Три клинических случая

Были у дедов сапоги. Не простые — семимильные сапоги. Сами несли через войну, разруху, террор. Думали деды — износу сапогам не будет. Но не тут-то было. Начала история разувать дедов. Дергает и дергает за каблук. Деды сопротивляются, не хотят разуваться, но обутыми быть никак не удается: пятка в голенище застряла, пальцы едва касаются подошв, а дальше не лезут. Не то ноги распухли, не то кожа ссохлась.

Плюнуть бы на сапоги, да как-то страшно на старости лет по-мальчишески пойти босиком. Спотыкаются старики, путаются в полуспущенных голенищах, падают. Нервы совсем расходились, что ни день — скандал.

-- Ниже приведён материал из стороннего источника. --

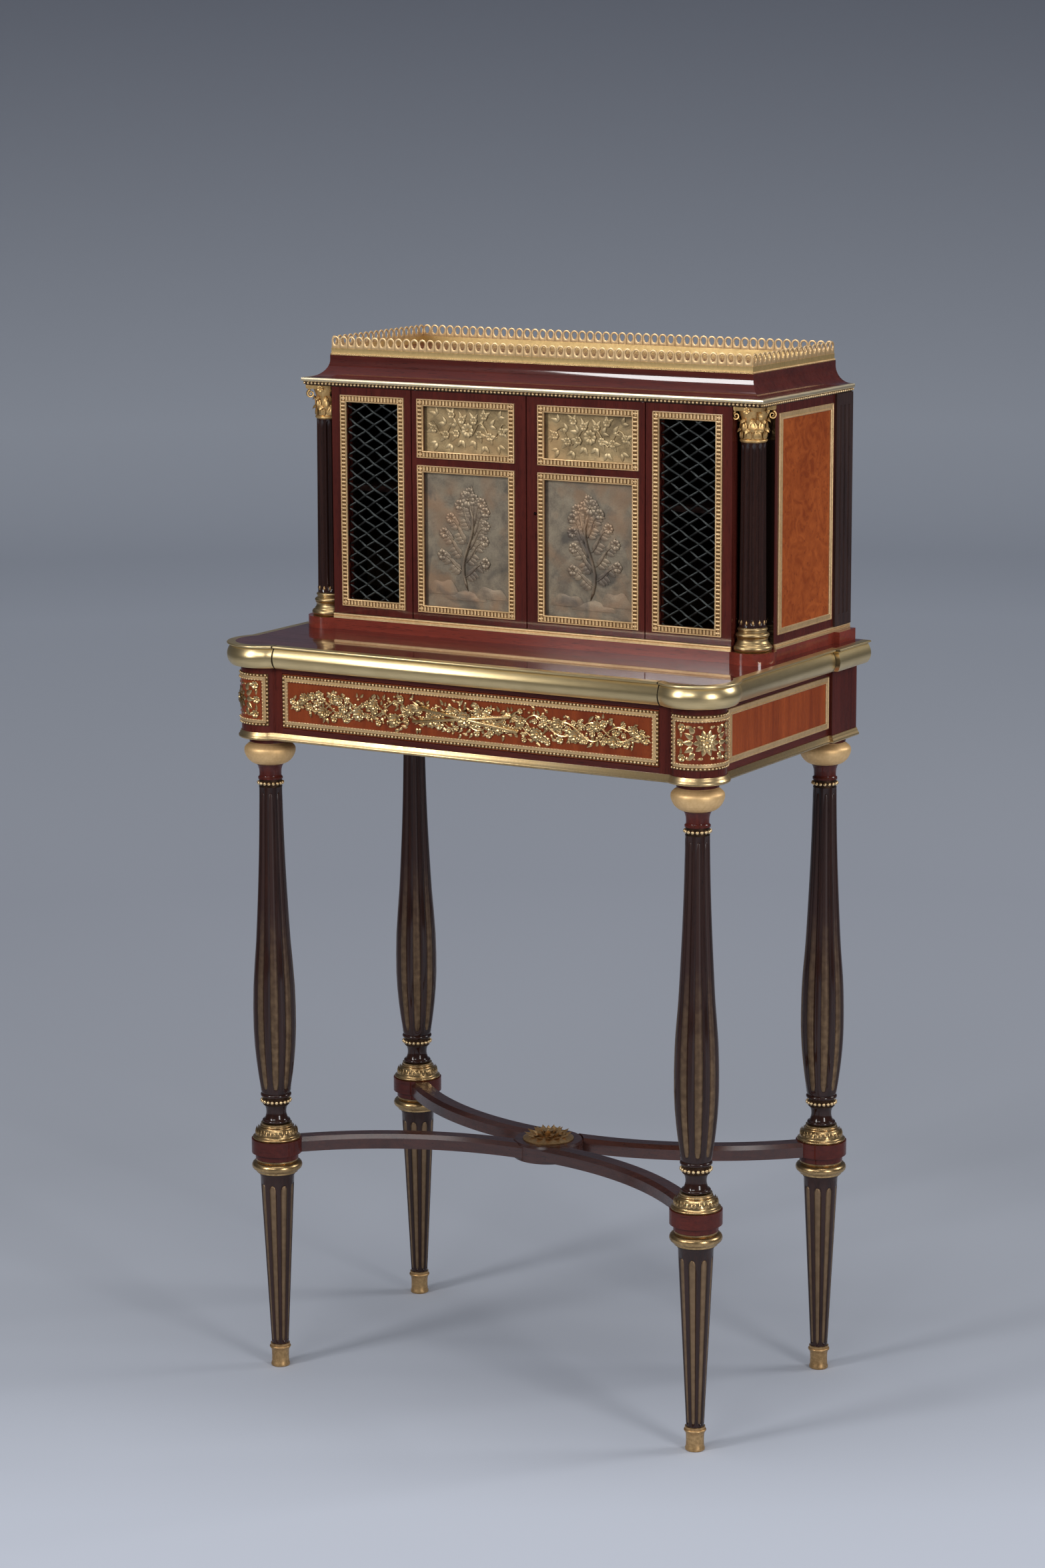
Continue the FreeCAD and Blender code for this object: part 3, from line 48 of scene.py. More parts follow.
eye = Vector((1.9689, -3.3575, 1.3956))
turn_left = math.radians(30.703)
look_down = math.radians(11.106)
lean = math.radians(-0.262)
ahead = Vector((
    -math.sin(turn_left) * math.cos(look_down),
    math.cos(turn_left) * math.cos(look_down),
    -math.sin(look_down),
))
level = Vector((math.cos(turn_left), math.sin(turn_left), 0))
upright = level.cross(ahead)
across = level * math.cos(lean) + upright * math.sin(lean)
upward = upright * math.cos(lean) - level * math.sin(lean)

lens = bpy.data.cameras.new("camera")
lens.sensor_fit = "VERTICAL"
lens.sensor_height = 36
lens.lens = 88.42
camera = bpy.data.objects.new("camera", lens)
camera.matrix_world = Matrix.Translation(eye) @ Matrix((across, upward, -ahead)).transposed().to_4x4()
bpy.context.scene.collection.objects.link(camera)
bpy.context.scene.camera = camera
bpy.context.scene.view_settings.view_transform = "Standard"


# Studio: one sheet of paper that lies flat under the desk and curves up into a wall all round it.
# Its colour holds painted light and shade: pale under and behind the desk as if lit by the lamps,
# and painted shade to its sides and in front. Soft boxes hang above and all round. None of it is
# part of the desk.

MERGE = 1e-6


class Shade:
    """A socket in a material's node tree, on which plain arithmetic adds the Math nodes."""

    def __init__(self, tree, socket=None):
        self.tree = tree
        self.socket = socket

    def node(self, kind, settings=None, output=0, **sockets):
        """Adds a node: its settings first, a ramp's stops among them, then its sockets' values or
        links. A socket that is reached by its number is given under the name at_NUMBER."""
        made = self.tree.nodes.new(kind)
        for name, setting in (settings or {}).items():
            if name == "stops":
                elements = made.color_ramp.elements
                while len(elements) < len(setting):
                    elements.new(0.5)
                for element, (position, colour) in zip(elements, setting):
                    element.position = position
                    element.color = (*colour, 1)
            else:
                setattr(made, name, setting)
        for name, value in sockets.items():
            key = int(name[3:]) if name.startswith("at_") else name.replace("_", " ")
            if isinstance(value, Shade):
                self.tree.links.new(value.socket, made.inputs[key])
            else:
                made.inputs[key].default_value = value
        return Shade(self.tree, made.outputs[output] if made.outputs else None)

    def output(self, number):
        """Another output of the node that this value comes from."""
        return Shade(self.tree, self.socket.node.outputs[number])

    def maths(self, operation, first, second=0.0):
        return self.node("ShaderNodeMath", {"operation": operation}, at_0=first, at_1=second)

    def __add__(self, other):
        return self.maths("ADD", self, other)

    def __sub__(self, other):
        return self.maths("SUBTRACT", self, other)

    def __rsub__(self, other):
        return self.maths("SUBTRACT", other, self)

    def __mul__(self, other):
        return self.maths("MULTIPLY", self, other)

    def __truediv__(self, other):
        return self.maths("DIVIDE", self, other)

    def __pow__(self, other):
        return self.maths("POWER", self, other)

    def __abs__(self):
        return self.maths("ABSOLUTE", self)

    __radd__ = __add__

    def xyz(self):
        """The three numbers of a place."""
        parts = self.node("ShaderNodeSeparateXYZ", Vector=self)
        return [parts.output(i) for i in range(3)]

    def noise(self, scale, detail=2.0, warp=0.0):
        """Clouds over a place, from 0 to 1. scale is how many fit in a metre."""
        return self.node("ShaderNodeTexNoise", Vector=self, Scale=scale, Detail=detail, Distortion=warp)

    def between(self, low, high):
        """0 where the value is under low, 1 where it is over high, and even steps between them."""
        return self.node("ShaderNodeMapRange", {"clamp": True}, at_0=self, at_1=low, at_2=high)

    def blend(self, colour, other):
        """From colour to other as this value goes from 0 to 1."""
        colours = [c if isinstance(c, Shade) else (*c, 1) for c in (colour, other)]
        settings = {"data_type": "RGBA", "clamp_factor": True}
        return self.node("ShaderNodeMix", settings, 2, at_0=self, at_6=colours[0], at_7=colours[1])


def new_finish(name):
    """An empty material, the start of its maths, and the place of each of its points."""
    material = bpy.data.materials.new(name)
    material.use_nodes = True
    material.node_tree.nodes.clear()
    start = Shade(material.node_tree)
    return material, start, start.node("ShaderNodeTexCoord", output=3)


def surface(start, colour, roughness, relief=None, depth=0.0, **constants):
    """Ends a finish in a Principled shader. relief is a height from 0 to 1, and depth its metres."""
    if relief is not None:
        bump = start.node("ShaderNodeBump", Strength=1.0, Distance=depth, Height=relief)
        constants["Normal"] = bump
    shader = start.node("ShaderNodeBsdfPrincipled", Base_Color=colour, Roughness=roughness, **constants)
    start.node("ShaderNodeOutputMaterial", Surface=shader)


def skin(rings, around=True, along=False):
    """Points and faces over rows of points of one length. around joins the last point of a row to
    its first, and along joins the last row to the first."""
    points = [point for ring in rings for point in ring]
    wide = len(rings[0])
    faces = []
    for row in range(len(rings) if along else len(rings) - 1):
        low = row * wide
        high = (row + 1) % len(rings) * wide
        for i in range(wide if around else wide - 1):
            j = (i + 1) % wide
            faces.append((low + i, low + j, high + j, high + i))
    return points, faces


def shape(name, parts, smooth_to=40):
    """An object of those parts, its doubles merged and its faces turned outward."""
    made = bmesh.new()
    for points, faces in parts:
        corners = [made.verts.new(point) for point in points]
        for face in faces:
            made.faces.new([corners[i] for i in face])
    bmesh.ops.remove_doubles(made, verts=made.verts, dist=MERGE)
    bmesh.ops.dissolve_degenerate(made, edges=made.edges, dist=MERGE)
    bmesh.ops.recalc_face_normals(made, faces=made.faces)
    mesh = bpy.data.meshes.new(name)
    made.to_mesh(mesh)
    made.free()
    mesh.shade_smooth()
    mesh.set_sharp_from_angle(angle=math.radians(smooth_to))
    piece = bpy.data.objects.new(name, mesh)
    bpy.context.scene.collection.objects.link(piece)
    return piece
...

Отдышавшись, деды смеются друг над другом. Те, у кого сапоги слезли наполовину, тычут пальцами в консерваторов, разувшихся только на одну треть. А те, кто освободился на три четверти, за глаза называют друг друга ортодоксами.

Это клинический случай номер один — маразм полуснятого сапога.

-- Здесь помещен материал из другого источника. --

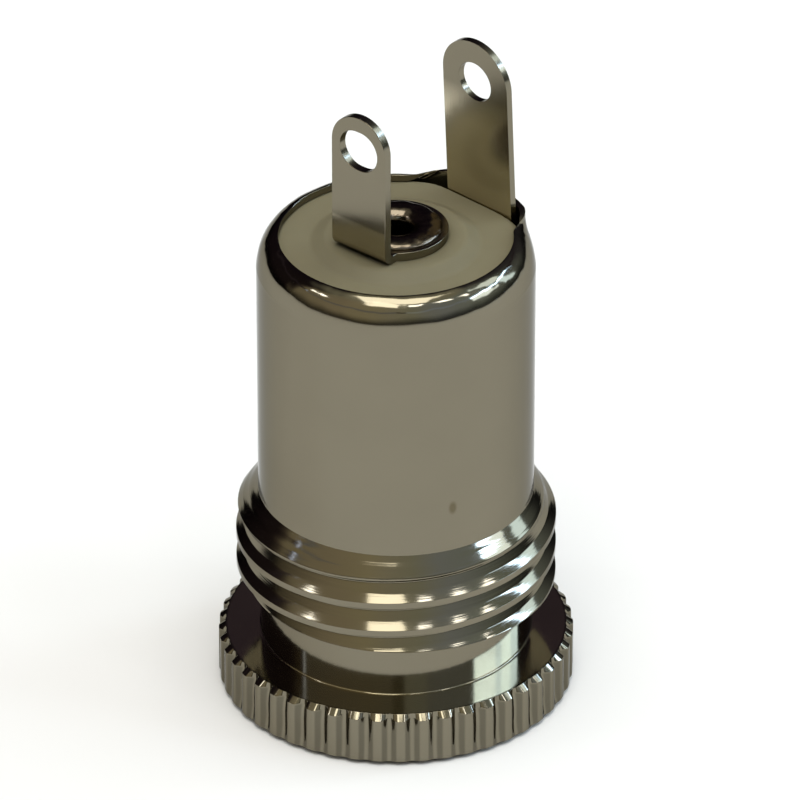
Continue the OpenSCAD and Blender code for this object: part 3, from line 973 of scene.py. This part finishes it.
# Soft boxes: name, bearing right of the camera, elevation, width and height in degrees as seen from the jack,
# radiance, colour, and whether the metal mirrors it
LAMPS = (
    ("Fill", 0, 88, 80, 80, 0.55, "FFFFFF", False),
    ("Ceiling", 0, 87, 31, 28, 4.0, "FFFCF4", True),
    ("Key", -15, 63, 18, 18, 4.6, "FFFCF4", True),
    ("Window", 81, 30, 23, 16, 3.9, "D1EAFF", False),
    ("Window end", 108, 27, 11, 24, 3.8, "D1EAFF", True),
    ("Window top", 108, 47, 16, 14, 3.2, "DCEBF6", True),
    *[
        (f"Ceiling spot {k}", bearing, elevation, 6, 6, 9, "F4F6FF", True)
        for k, bearing, elevation in ((1, 23, 62), (2, 54.5, 56.7), (3, 77.6, 49), (4, -80.5, 48))
    ],
)


def build_lamps(stage):
    """The soft boxes, all turned to the jack's middle."""
    for name, bearing, elevation, width, height, radiance, colour, mirrored in LAMPS:
        lamp = bpy.data.lights.new(name, "AREA")
        lamp.shape = "RECTANGLE"
        lamp.size = 2 * stage.lamp_distance * math.tan(math.radians(width / 2))
        lamp.size_y = 2 * stage.lamp_distance * math.tan(math.radians(height / 2))
        lamp.energy = radiance * math.pi * lamp.size * lamp.size_y
        lamp.color = linear(colour)[:3]
        obj = bpy.data.objects.new(name, lamp)
        direction = sight(stage.camera_azimuth + math.radians(bearing), math.radians(elevation))
        obj.location = direction * stage.lamp_distance
        look(obj, Vector((0, 0, 8 * MM)))
        obj.visible_glossy = mirrored
        bpy.context.scene.collection.objects.link(obj)


# The room round the stage as polished metal shows it: (degrees right of the camera, sRGB colour)
ROOM = (
    (-180, "211827"), (-104, "2E2628"), (-98, "5A5048"), (-92, "B0A68C"), (-53, "C4B89E"),
    (-24, "CDC4A4"), (-7, "C5C0AB"), (14, "BDBEAB"), (38, "B5BDC5"), (70, "ADB8B5"),
    (122, "8C9492"), (140, "54545A"), (180, "211827"),
)
OVERHEAD = ((-180, "C1BFAA"), (180, "C1BFAA"))
# A row of windows and lit walls 31.5 to 35 degrees up, as shares of the brightest
WINDOW_ROW = (
    (-180, "080608"), (-87, "7480A0"), (-84.5, "1E1F21"), (-3, "030303"),
    (7, "34383C"), (26, "2C3038"), (69, "B0D0FF"), (126, "080608"),
)
# The window itself, 21 to 35 degrees up
PANES = ((-180, "000000"), (69, "E2F1FF"), (93, "000000"))
# The room's layers: colours, how they change between bearings, brightness, how each covers the one before, and its
# edges as (first, last, share at first, share at last) in sines of the elevation
LAYERS = (
    (ROOM, "LINEAR", 1.0, "MIX", [(0.0, 0.36, 0.14, 1.0)]),
    (OVERHEAD, "LINEAR", 1.0, "MIX", [(0.8, 0.96, 0.0, 1.0)]),
    (WINDOW_ROW, "CONSTANT", 22.0, "MIX", [(0.522, 0.528, 0.0, 1.0), (0.566, 0.572, 1.0, 0.0)]),
    (PANES, "CONSTANT", 4.0, "ADD", [(0.35, 0.37, 0.0, 1.0), (0.562, 0.572, 1.0, 0.0)]),
)


def build_world(stage):
    """A dim room: warm and lighter in front, dark behind, with an olive ceiling; even grey for matt surfaces."""
    world = bpy.data.worlds.new("Dim room")
    bpy.context.scene.world = world
    world.use_nodes = True
    tree = world.node_tree
    tree.nodes.clear()
    place = add_node(tree, "TexCoord").outputs["Generated"]
    dot = {"operation": "DOT_PRODUCT"}
    ahead = add_node(tree, "VectorMath", dot, [place, sight(stage.camera_azimuth, 0)])
    right = add_node(tree, "VectorMath", dot, [place, sight(stage.camera_azimuth + math.pi / 2, 0)])
    bearing = add_node(tree, "Math", {"operation": "ARCTAN2"}, [right, ahead])
    share = add_node(tree, "MapRange", inputs=[bearing, -math.pi, math.pi])
    up = add_node(tree, "SeparateXYZ", inputs=[place]).outputs["Z"]
    room = linear("000000")
    for colours, change, gain, cover, edges in LAYERS:
        ramp = add_node(tree, "ValToRGB", inputs=[share])
        ramp.color_ramp.interpolation = change
        stops = ramp.color_ramp.elements
        for k, (degrees, colour) in enumerate(colours):
            stop = stops[k] if k < 2 else stops.new(degrees / 360 + 0.5)
            stop.position = degrees / 360 + 0.5
            stop.color = linear(colour)
        shown = add_node(tree, "VectorMath", {"operation": "SCALE"}, [ramp, gain])
        mask = 1.0
        for edge in edges:
            mask = add_node(tree, "Math", MULTIPLY, [add_node(tree, "MapRange", EASED, [up, *edge]), mask])
        room = add_node(tree, "Mix", {**COLOURS, "blend_type": cover}, [mask, room, shown])
    mirrored = add_node(tree, "Background", inputs={"Color": room})
    even = add_node(tree, "Background", inputs={"Color": linear("959595")})
    ray = add_node(tree, "LightPath").outputs["Is Glossy Ray"]
    mix = add_node(tree, "MixShader", inputs=[ray, even, mirrored])
    add_node(tree, "OutputWorld", inputs={"Surface": mix})


def build_camera(stage):
    """Long lens from above, aimed so that the jack stands a little left of the middle."""
    scene = bpy.context.scene
    data = bpy.data.cameras.new("Camera")
    data.lens = stage.camera_lens
    data.sensor_width = 36
    data.clip_start = 0.01
    camera = bpy.data.objects.new("Camera", data)
    scene.collection.objects.link(camera)
    direction = sight(stage.camera_azimuth, stage.camera_elevation)
    side = sight(stage.camera_azimuth + math.pi / 2, 0)
    upwards = direction.cross(side)
    base = Vector((0, 0, stage.target_height))
    camera.location = base + direction * stage.camera_distance
    look(camera, base + side * stage.drift + upwards * stage.rise)
    scene.camera = camera


def build_floor(finishes):
    """A sheet of white card under the jack."""
    mesh = bmesh.new()
    bmesh.ops.create_grid(mesh, x_segments=4, y_segments=4, size=FLOOR_HALF)
    data = bpy.data.meshes.new("Floor")
    mesh.to_mesh(data)
    mesh.free()
    floor = bpy.data.objects.new("Floor", data)
    data.materials.append(floor_card(finishes))
    bpy.context.scene.collection.objects.link(floor)


class JACK_OT_stage(bpy.types.Operator):
    """Build the floor, the camera, the lamps and the room"""

    bl_idname = "jack.stage"
    bl_label = "Stage"

    def execute(self, context):
        scene = context.scene
        scene.view_settings.view_transform = "Standard"
        build_floor(scene.jack_finishes)
        build_camera(scene.jack_stage)
        build_world(scene.jack_stage)
        build_lamps(scene.jack_stage)
        return {"FINISHED"}


# -------- add-on

OPERATORS = (JACK_OT_shell, JACK_OT_insulator, JACK_OT_pin, JACK_OT_terminals, JACK_OT_stage)


class JACK_PT_panel(bpy.types.Panel):
    """Lists the jack's pieces and their sizes"""

    bl_idname = "JACK_PT_panel"
    bl_label = "Dc barrel jack"
    bl_space_type = "VIEW_3D"
    bl_region_type = "UI"
    bl_category = "Jack"

    def draw(self, context):
        layout = self.layout
        for operator in OPERATORS:
            layout.operator(operator.bl_idname)
        for name in GROUPS:
            group = getattr(context.scene, name)
            column = layout.column()
            for key in group.__annotations__:
                column.prop(group, key)


GROUPS = {
    "jack_shell": JackShellSizes,
    "jack_inner": JackInnerSizes,
    "jack_finishes": JackFinishes,
    "jack_stage": JackStage,
}
CLASSES = (*GROUPS.values(), *OPERATORS, JACK_PT_panel)


def register():
    for item in CLASSES:
        bpy.utils.register_class(item)
    for name, group in GROUPS.items():
        setattr(bpy.types.Scene, name, PointerProperty(type=group))


def unregister():
    for name in GROUPS:
        delattr(bpy.types.Scene, name)
    for item in reversed(CLASSES):
        bpy.utils.unregister_class(item)


def main():
    """Builds every piece and the stage."""
    register()
    bpy.ops.jack.shell()
    bpy.ops.jack.insulator()
    bpy.ops.jack.pin()
    bpy.ops.jack.terminals()
    bpy.ops.jack.stage()


if __name__ == "__main__":
    main()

У отцов была другая игрушка: въехать в Глупов на белом коне, сжечь два-три учреждения и место, на котором они стояли, посыпать солью. Но торжественный въезд в Глупов был отменен. Пришлось возвращаться в вагоне третьего класса, рядовыми советскими гражданами.

Забились отцы в крысиные норки, ходят на службу, а в душе скачет белый конь, не дает покоя, по ночам снится, проклятый. Мучает роковой вопрос: человек я или тварь дрожащая? Поймут ли грядущие поколения весь мрак, весь ужас нашего существования?..

Напившись, отцы обвиняют друг друга, кто больше продался ответственным работникам, и бьют посуду. Идеал белого коня постепенно тускнеет, отодвигается на второй план, становится чем-то вроде огурца: закуской к водке.

Это клинический случай номер два — маразм не выведенного из конюшни белого коня.

Третий случай — с малолетними.

Деды пьют валидол, потому что не достроили хрустальный дворец. Отцы пьют водку, потому что не разрушили хрустальный дворец. Мальчики лижут сивуху или жрут барбамил, потому что им на все плевать.

«Все гениальные и прогрессивные люди в России были, есть и будут картежники и запойные пьяницы» (Достоевский).

Это клинический случай номер три — маразм дерьма, возведенного в идеал, маразм как чистое (и отчасти даже святое) искусство.